• TO DO
In the following material, identify every line holding the string "from" and return it.

• Extracted records
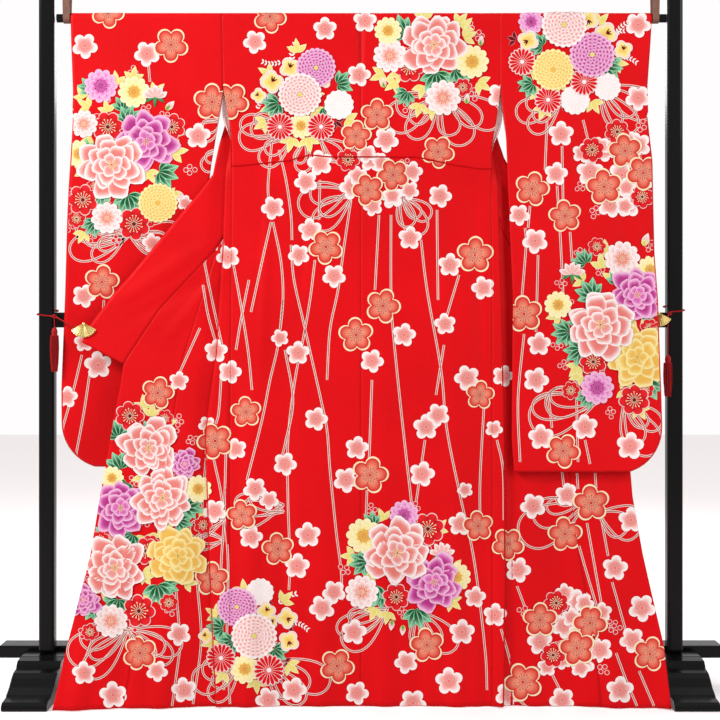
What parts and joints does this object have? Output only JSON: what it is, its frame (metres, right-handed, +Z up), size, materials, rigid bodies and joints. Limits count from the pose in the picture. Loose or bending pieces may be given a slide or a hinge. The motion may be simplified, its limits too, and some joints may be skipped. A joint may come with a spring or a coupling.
{
  "type": "furisode kimono on a kimono stand",
  "caption": "Long-sleeved furisode kimono hung open over the rod of a black lacquered kimono stand, its back to the viewer, front corners held out by small fan clips.",
  "frame": {"origin": "on the floor at the centre of the whole object's box, under the middle of the hanging rod", "axes": "+Z up, +X towards the wearer's right sleeve, -Y towards the viewer of the garment's back"},
  "size_m": [1.75, 0.4392, 1.7726],
  "materials": {
    "silk": "scarlet silk crepe with printed and embroidered flowers, soft sheen",
    "lining": "plain pale pink silk lining",
    "lacquer": "gloss black lacquer",
    "strap": "brown strap, matt",
    "gold": "polished gilt",
    "thread": "dark red silk thread"
  },
  "bodies": {
    "root": {"body_left": "silk", "body_right": "silk", "okumi_left": "silk", "okumi_right": "silk", "sleeve_left": "silk", "sleeve_right": "silk", "collar": "silk", "lining_left": "lining", "lining_right": "lining", "post_left": "lacquer", "post_right": "lacquer", "foot_left": "lacquer", "foot_right": "lacquer", "mid_rail": "lacquer", "top_rail": "lacquer", "low_bar": "lacquer", "rod": "lacquer", "strap_left": "strap", "strap_right": "strap", "clip_left": "gold", "clip_right": "gold", "fan_left": "gold", "fan_right": "gold", "cord_left": "thread", "cord_right": "thread", "tassel_left": "thread", "tassel_right": "thread"}
  },
  "joints": []
}
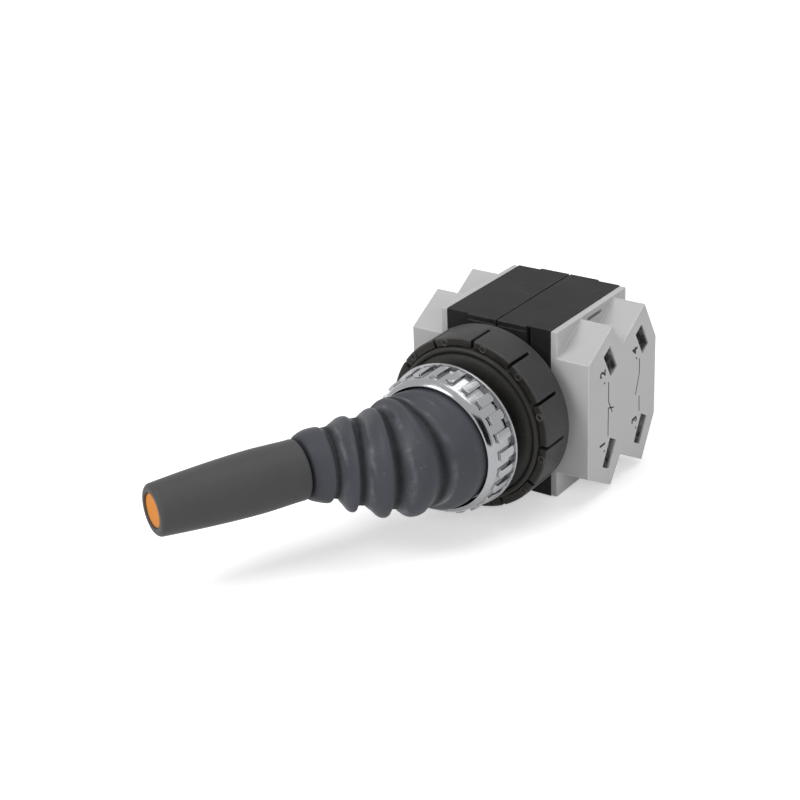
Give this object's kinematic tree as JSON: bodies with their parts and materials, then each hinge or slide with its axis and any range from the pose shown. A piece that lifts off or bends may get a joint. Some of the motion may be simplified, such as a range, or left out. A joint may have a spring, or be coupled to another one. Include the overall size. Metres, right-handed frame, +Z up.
{
  "type": "industrial joystick",
  "caption": "Panel joystick for a control panel: a bellows-covered lever stays left, centred or right, and contact blocks with slanted side terminal covers sit behind the panel.",
  "frame": {"origin": "centre of the gasket's front face, in the plane where the back of the panel lies", "axes": "-Y out of the panel towards the operator, +Y into the panel towards the contact blocks, +Z up, +X to the operator's right; the lever tilts in the XY plane and stands to -X at rest"},
  "size_m": [0.0729, 0.1365, 0.0486],
  "materials": {
    "black_plastic": "fine matt moulding",
    "dark_grey_plastic": "fine matt moulding",
    "light_grey_plastic": "satin moulding",
    "orange_plastic": "satin moulding",
    "red_plastic": "satin moulding",
    "rubber": "matt moulded rubber",
    "boot_rubber": "matt moulded rubber with a slight sheen",
    "chrome": "polished",
    "steel": "zinc plated",
    "brass": "bright drawn strip"
  },
  "bodies": {
    "base": {"operator_body": "black_plastic", "gasket": "rubber", "collar": "dark_grey_plastic", "ring_nut": "chrome", "coupling_plate": "black_plastic", "head_screws": "steel", "pivot_pin": "steel", "detent_spring": "steel", "boot": "boot_rubber", "return_spring_left": "steel", "return_spring_right": "steel", "case_left": "black_plastic", "case_right": "black_plastic", "frame_left": "black_plastic", "frame_right": "black_plastic", "cover_left": "light_grey_plastic", "cover_right": "light_grey_plastic", "terminals_left": "brass", "terminals_right": "brass", "wire_clamps_left": "steel", "wire_clamps_right": "steel", "terminal_screws_left": "steel", "terminal_screws_right": "steel", "block_screws": "steel"},
    "lever": {"lever_hub": "steel", "lever_rod": "steel", "lock_nut": "steel", "grip": "dark_grey_plastic", "grip_cap": "orange_plastic"},
    "slider_left": {"plunger_left": "black_plastic", "carriage_left": "red_plastic", "bridges_left": "brass", "contact_springs_left": "steel"},
    "slider_right": {"plunger_right": "black_plastic", "carriage_right": "red_plastic", "bridges_right": "brass", "contact_springs_right": "steel"}
  },
  "joints": [
    {"name": "lever_tilt", "type": "hinge", "parent": "base", "child": "lever", "pos_m": [0, 0.004, 0], "axis": [0, 0, 1], "range_deg": [0, 51], "deforming": ["boot", "detent_spring"]},
    {"name": "slide_left", "type": "slide", "parent": "base", "child": "slider_left", "axis": [0, 1, 0], "range_m": [-0.00499, 0], "deforming": ["return_spring_left"]},
    {"name": "slide_right", "type": "slide", "parent": "base", "child": "slider_right", "axis": [0, 1, 0], "range_m": [0, 0.00499], "deforming": ["return_spring_right"]}
  ],
  "couplings": [
    {"joint": "slide_left", "follows": "lever_tilt", "m_per_rad": -0.0056104},
    {"joint": "slide_right", "follows": "lever_tilt", "m_per_rad": 0.0056104}
  ]
}
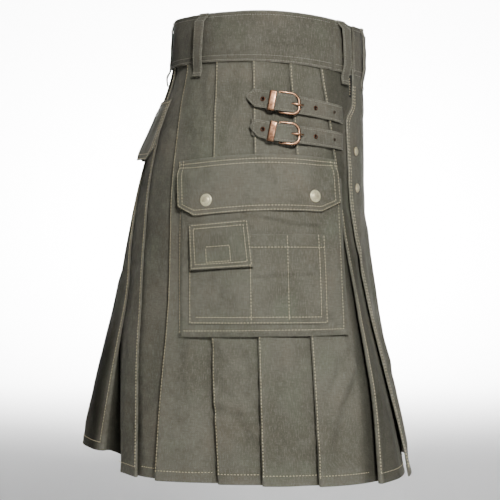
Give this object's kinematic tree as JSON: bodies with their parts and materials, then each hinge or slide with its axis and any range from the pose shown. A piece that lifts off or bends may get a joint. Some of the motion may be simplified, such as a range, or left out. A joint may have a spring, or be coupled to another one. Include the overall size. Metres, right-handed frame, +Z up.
{
  "type": "utility kilt",
  "caption": "Pleated olive-grey utility kilt worn hollow: wrap apron, waistband with belt loops, hip cargo pockets and buckled side straps.",
  "frame": {"origin": "middle of the waistband's ring, at half the band's height, on the wearer's axis", "axes": "+Z up, -Y to the wearer's front, +X to the wearer's left"},
  "size_m": [0.4806, 0.4649, 0.604],
  "materials": {
    "apron_outer": "matt heavy cotton twill",
    "apron_stud_1": "antique brass, satin",
    "apron_stud_2": "antique brass, satin",
    "apron_under": "matt heavy cotton twill",
    "back_flap_left": "matt heavy cotton twill",
    "back_flap_right": "matt heavy cotton twill",
    "buckle_frame_lower": "antique copper, worn",
    "buckle_frame_upper": "antique copper, worn",
    "buckle_prong_lower": "antique copper, worn",
    "buckle_prong_upper": "antique copper, worn",
    "buckle_tab_lower": "matt heavy cotton twill",
    "buckle_tab_upper": "matt heavy cotton twill",
    "hook_tape": "woven hook tape",
    "keeper_lower": "antique copper, worn",
    "keeper_upper": "antique copper, worn",
    "loop_apron_left": "matt heavy cotton twill",
    "loop_apron_right": "matt heavy cotton twill",
    "loop_back": "matt heavy cotton twill",
    "loop_hip_left": "matt heavy cotton twill",
    "loop_hip_right": "matt heavy cotton twill",
    "loop_side_left": "matt heavy cotton twill",
    "loop_side_right": "matt heavy cotton twill",
    "pocket_body_left": "matt heavy cotton twill",
    "pocket_body_right": "matt heavy cotton twill",
    "pocket_flap_left": "matt heavy cotton twill",
    "pocket_flap_right": "matt heavy cotton twill",
    "pocket_patch_left": "matt heavy cotton twill",
    "pocket_patch_right": "matt heavy cotton twill",
    "skirt_back": "matt heavy cotton twill",
    "skirt_left_back": "matt heavy cotton twill",
    "skirt_left_side": "matt heavy cotton twill",
    "skirt_right_back": "matt heavy cotton twill",
    "skirt_right_side": "matt heavy cotton twill",
    "small_flap_left": "matt heavy cotton twill",
    "small_flap_right": "matt heavy cotton twill",
    "snap_1_left": "antique brass, satin",
    "snap_1_right": "antique brass, satin",
    "snap_2_left": "antique brass, satin",
    "snap_2_right": "antique brass, satin",
    "strap_lower": "matt heavy cotton twill",
    "strap_upper": "matt heavy cotton twill",
    "waistband_back": "matt heavy cotton twill",
    "waistband_front": "matt heavy cotton twill",
    "waistband_under": "matt heavy cotton twill"
  },
  "bodies": {
    "root": {"apron_outer": "apron_outer", "apron_stud_1": "apron_stud_1", "apron_stud_2": "apron_stud_2", "apron_under": "apron_under", "back_flap_left": "back_flap_left", "back_flap_right": "back_flap_right", "buckle_frame_lower": "buckle_frame_lower", "buckle_frame_upper": "buckle_frame_upper", "buckle_prong_lower": "buckle_prong_lower", "buckle_prong_upper": "buckle_prong_upper", "buckle_tab_lower": "buckle_tab_lower", "buckle_tab_upper": "buckle_tab_upper", "hook_tape": "hook_tape", "keeper_lower": "keeper_lower", "keeper_upper": "keeper_upper", "loop_apron_left": "loop_apron_left", "loop_apron_right": "loop_apron_right", "loop_back": "loop_back", "loop_hip_left": "loop_hip_left", "loop_hip_right": "loop_hip_right", "loop_side_left": "loop_side_left", "loop_side_right": "loop_side_right", "pocket_body_left": "pocket_body_left", "pocket_body_right": "pocket_body_right", "pocket_flap_left": "pocket_flap_left", "pocket_flap_right": "pocket_flap_right", "pocket_patch_left": "pocket_patch_left", "pocket_patch_right": "pocket_patch_right", "skirt_back": "skirt_back", "skirt_left_back": "skirt_left_back", "skirt_left_side": "skirt_left_side", "skirt_right_back": "skirt_right_back", "skirt_right_side": "skirt_right_side", "small_flap_left": "small_flap_left", "small_flap_right": "small_flap_right", "snap_1_left": "snap_1_left", "snap_1_right": "snap_1_right", "snap_2_left": "snap_2_left", "snap_2_right": "snap_2_right", "strap_lower": "strap_lower", "strap_upper": "strap_upper", "waistband_back": "waistband_back", "waistband_front": "waistband_front", "waistband_under": "waistband_under"}
  },
  "joints": []
}
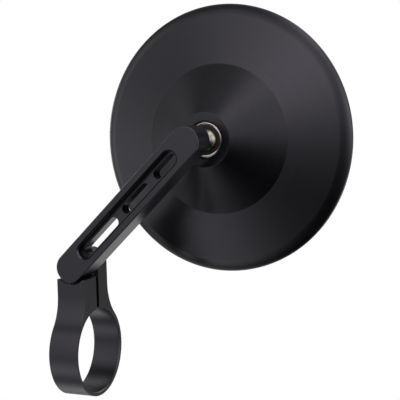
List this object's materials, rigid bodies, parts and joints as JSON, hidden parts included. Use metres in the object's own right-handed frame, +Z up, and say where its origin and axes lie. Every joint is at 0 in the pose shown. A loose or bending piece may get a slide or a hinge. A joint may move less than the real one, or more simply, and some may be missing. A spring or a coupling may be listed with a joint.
{
  "type": "motorcycle bar end mirror",
  "caption": "Round bar end mirror: a turned black head on a ball stud, a slotted arm that swings on a pivot screw, and a split ring clamp for the end of the handlebar.",
  "frame": {"origin": "centre of the clamp's bore, halfway along its width", "axes": "+X along the handlebar, out of its end; +Y back to the rider, who looks into the glass; +Z up"},
  "size_m": [0.1037, 0.0468, 0.145],
  "materials": {
    "black_anodised": "black anodised, satin",
    "black_turned": "black anodised over fine turned rings",
    "polished_steel": "polished",
    "black_steel": "black oxide",
    "zinc_steel": "bright zinc",
    "spring_steel": "oiled spring steel",
    "brown_seat": "smooth moulded",
    "white_washer": "smooth moulded",
    "brass_plug": "turned",
    "black_foam": "closed foam, adhesive on both faces",
    "mirror_glass": "polished, silvered"
  },
  "bodies": {
    "clamp": {"clamp": "black_anodised", "clamp_screw": "black_steel", "clamp_screw_washer": "zinc_steel", "friction_washer": "white_washer", "pivot_spring": "spring_steel", "pivot_washer": "zinc_steel"},
    "arm": {"arm": "black_anodised", "pivot_screw": "black_steel", "ball_stud": "polished_steel"},
    "yaw_seat": {"rear_seat": "brown_seat"},
    "pitch_seat": {"front_seat": "brown_seat"},
    "head": {"head_housing": "black_turned", "retaining_ring": "polished_steel", "thrust_cup": "zinc_steel", "disc_spring_rear": "spring_steel", "disc_spring_front": "spring_steel", "adjusting_plug": "brass_plug", "glass_pad": "black_foam", "mirror_glass": "mirror_glass"}
  },
  "joints": [
    {"name": "arm_pivot", "type": "hinge", "parent": "clamp", "child": "arm", "pos_m": [0, 0, 0.0324], "axis": [0, 1, 0], "range_deg": [-114, 22]},
    {"name": "head_yaw", "type": "hinge", "parent": "arm", "child": "yaw_seat", "pos_m": [0.04734, 0.0118, 0.07796], "axis": [0, 0, 1], "range_deg": [-15, 15]},
    {"name": "head_pitch", "type": "hinge", "parent": "yaw_seat", "child": "pitch_seat", "pos_m": [0.04734, 0.0118, 0.07796], "axis": [1, 0, 0], "range_deg": [-15, 15]},
    {"name": "head_spin", "type": "hinge", "parent": "pitch_seat", "child": "head", "pos_m": [0.04734, 0.0118, 0.07796], "axis": [0.0454, 0.9989, -0.0087], "continuous": true}
  ]
}
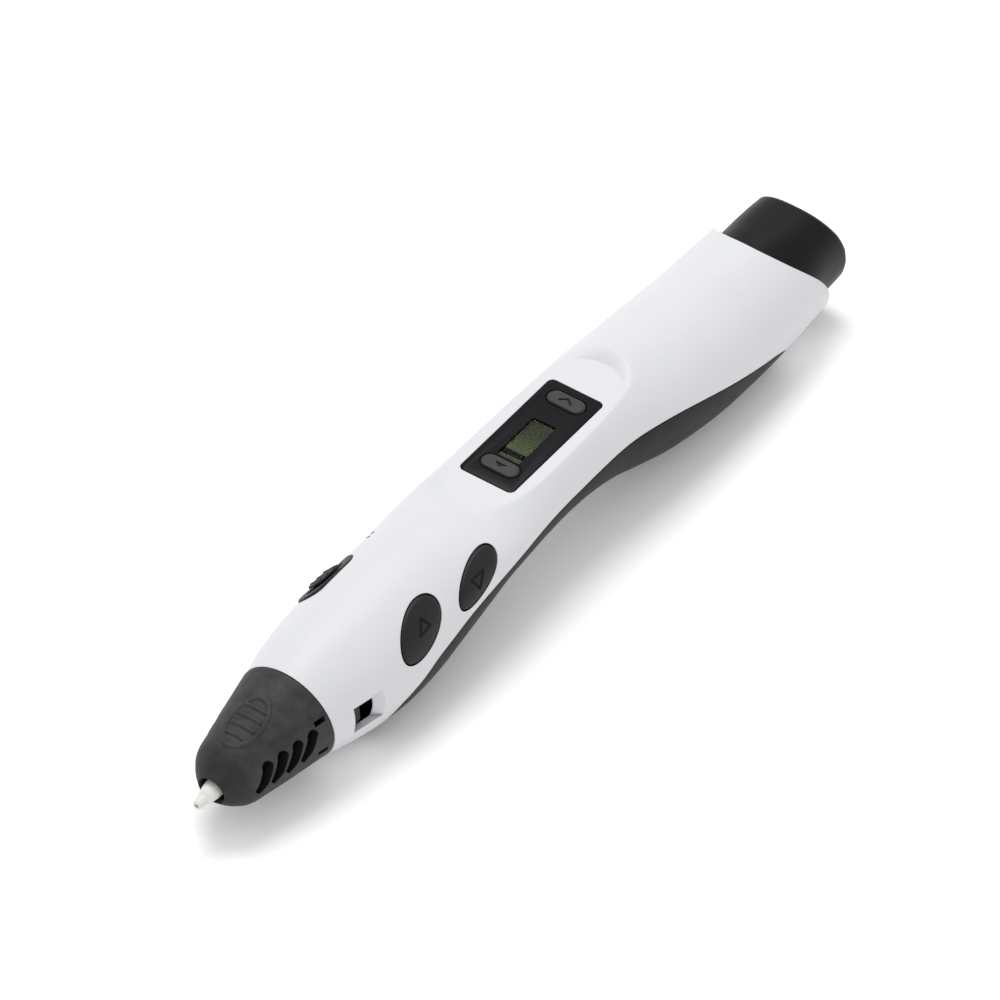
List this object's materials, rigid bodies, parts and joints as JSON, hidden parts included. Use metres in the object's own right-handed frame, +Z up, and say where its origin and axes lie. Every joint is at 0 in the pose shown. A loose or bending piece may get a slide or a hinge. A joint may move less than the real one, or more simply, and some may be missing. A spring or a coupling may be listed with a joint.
{
  "type": "three d pen",
  "caption": "Hand-held pen that melts plastic filament: waisted white and black shell, vented nose, ceramic tip, top display, side buttons and speed slider.",
  "frame": {"origin": "under the middle of the pen, on the plane it lies on", "axes": "+X along the pen from the nozzle to the tail, -Y the side with the two oval buttons, +Z up out of the display"},
  "size_m": [0.1771, 0.0254, 0.0274],
  "materials": {
    "white_shell": "satin",
    "black_shell": "satin",
    "cap_plastic": "fine mottled matte",
    "rubbery_black": "soft-touch",
    "gloss_black": "gloss",
    "button_grey": "satin",
    "lens": "clear window",
    "lcd": "reflective display",
    "ceramic": "unglazed ceramic",
    "steel": "machined",
    "brass": "machined",
    "circuit_board": "solder mask",
    "inner_plastic": "moulded",
    "ivory_plastic": "moulded",
    "tubing": "waxy"
  },
  "bodies": {
    "pen_body": {"upper_shell": "white_shell", "lower_shell": "black_shell", "nose_cap": "cap_plastic", "tail_cap": "black_shell", "ceramic_nozzle": "ceramic", "melt_tube": "brass", "heater_sleeve": "ivory_plastic", "thermistor_bead": "ivory_plastic", "hot_end_holder": "ivory_plastic", "display_bezel": "gloss_black", "display_lens": "lens", "lcd_module": "lcd", "main_board": "circuit_board", "switch_up": "inner_plastic", "switch_down": "inner_plastic", "side_board": "circuit_board", "switch_feed": "inner_plastic", "switch_retract": "inner_plastic", "slider_track": "rubbery_black", "slide_pot": "steel", "feed_frame": "ivory_plastic", "motor_gearbox": "brass", "motor_can": "steel", "idler_pivot": "steel", "idler_spring": "steel", "guide_tube": "tubing", "entry_tube": "tubing", "power_jack": "inner_plastic", "jack_pin": "steel", "inlet_bush": "brass", "screw_front": "steel", "screw_rear": "steel"},
    "feed_key": {"feed_button": "rubbery_black", "plunger_feed": "inner_plastic"},
    "retract_key": {"retract_button": "rubbery_black", "plunger_retract": "inner_plastic"},
    "up_key": {"temp_up_button": "button_grey", "plunger_up": "inner_plastic"},
    "down_key": {"temp_down_button": "button_grey", "plunger_down": "inner_plastic"},
    "speed_slide": {"speed_knob": "rubbery_black", "slide_wiper": "inner_plastic"},
    "feed_drive": {"face_gear": "brass", "feed_shaft": "steel", "feed_wheel": "steel"},
    "motor_output": {"motor_pinion": "steel"},
    "pressure_arm": {"idler_arm": "inner_plastic", "idler_axle": "steel"},
    "pressure_roller": {"idler_roller": "steel"}
  },
  "joints": [
    {"name": "feed_press", "type": "slide", "parent": "pen_body", "child": "feed_key", "axis": [0, 0.8813, -0.4726], "range_m": [0, 0.0005], "stiffness_N_per_m": 2500, "springref_m": -0.0003},
    {"name": "retract_press", "type": "slide", "parent": "pen_body", "child": "retract_key", "axis": [0, 0.8813, -0.4726], "range_m": [0, 0.0005], "stiffness_N_per_m": 2500, "springref_m": -0.0003},
    {"name": "temp_up_press", "type": "slide", "parent": "pen_body", "child": "up_key", "axis": [0.0393, 0, -0.9992], "range_m": [0, 0.0004], "stiffness_N_per_m": 2500, "springref_m": -0.0003},
    {"name": "temp_down_press", "type": "slide", "parent": "pen_body", "child": "down_key", "axis": [0.0393, 0, -0.9992], "range_m": [0, 0.0004], "stiffness_N_per_m": 2500, "springref_m": -0.0003},
    {"name": "speed_set", "type": "slide", "parent": "pen_body", "child": "speed_slide", "axis": [1, 0, 0], "range_m": [-0.003, 0.003]},
    {"name": "feed_turn", "type": "hinge", "parent": "pen_body", "child": "feed_drive", "pos_m": [0.0313, -0.0032, 0.01595], "axis": [0, 0, 1], "continuous": true},
    {"name": "motor_turn", "type": "hinge", "parent": "pen_body", "child": "motor_output", "pos_m": [0.0355, -0.0032, 0.00865], "axis": [1, 0, 0], "continuous": true},
    {"name": "pressure_swing", "type": "hinge", "parent": "pen_body", "child": "pressure_arm", "pos_m": [0.0376, 0.0063, 0.01595], "axis": [0, 0, 1], "range_deg": [-6, 0], "stiffness_Nm_per_rad": 0.5, "springref_deg": 2.86, "deforming": ["idler_spring"]},
    {"name": "roller_turn", "type": "hinge", "parent": "pressure_arm", "child": "pressure_roller", "pos_m": [0.0313, 0.0044, 0.01595], "axis": [0, 0, 1], "continuous": true}
  ],
  "couplings": [
    {"joint": "motor_turn", "follows": "feed_turn", "ratio": -2},
    {"joint": "roller_turn", "follows": "feed_turn", "ratio": -1.1}
  ]
}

• THE RESULT
What parts and joints does this object have? Output only JSON: what it is, its frame (metres, right-handed, +Z up), size, materials, rigid bodies and joints. Limits count from the pose in the picture. Loose or bending pieces may be given a slide or a hinge. The motion may be simplified, its limits too, and some joints may be skipped. A joint may come with a spring or a coupling.
Give this object's kinematic tree as JSON: bodies with their parts and materials, then each hinge or slide with its axis and any range from the pose shown. A piece that lifts off or bends may get a joint. Some of the motion may be simplified, such as a range, or left out. A joint may have a spring, or be coupled to another one. Include the overall size. Metres, right-handed frame, +Z up.
Give this object's kinematic tree as JSON: bodies with their parts and materials, then each hinge or slide with its axis and any range from the pose shown. A piece that lifts off or bends may get a joint. Some of the motion may be simplified, such as a range, or left out. A joint may have a spring, or be coupled to another one. Include the overall size. Metres, right-handed frame, +Z up.
  "frame": {"origin": "under the middle of the pen, on the plane it lies on", "axes": "+X along the pen from the nozzle to the tail, -Y the side with the two oval buttons, +Z up out of the display"},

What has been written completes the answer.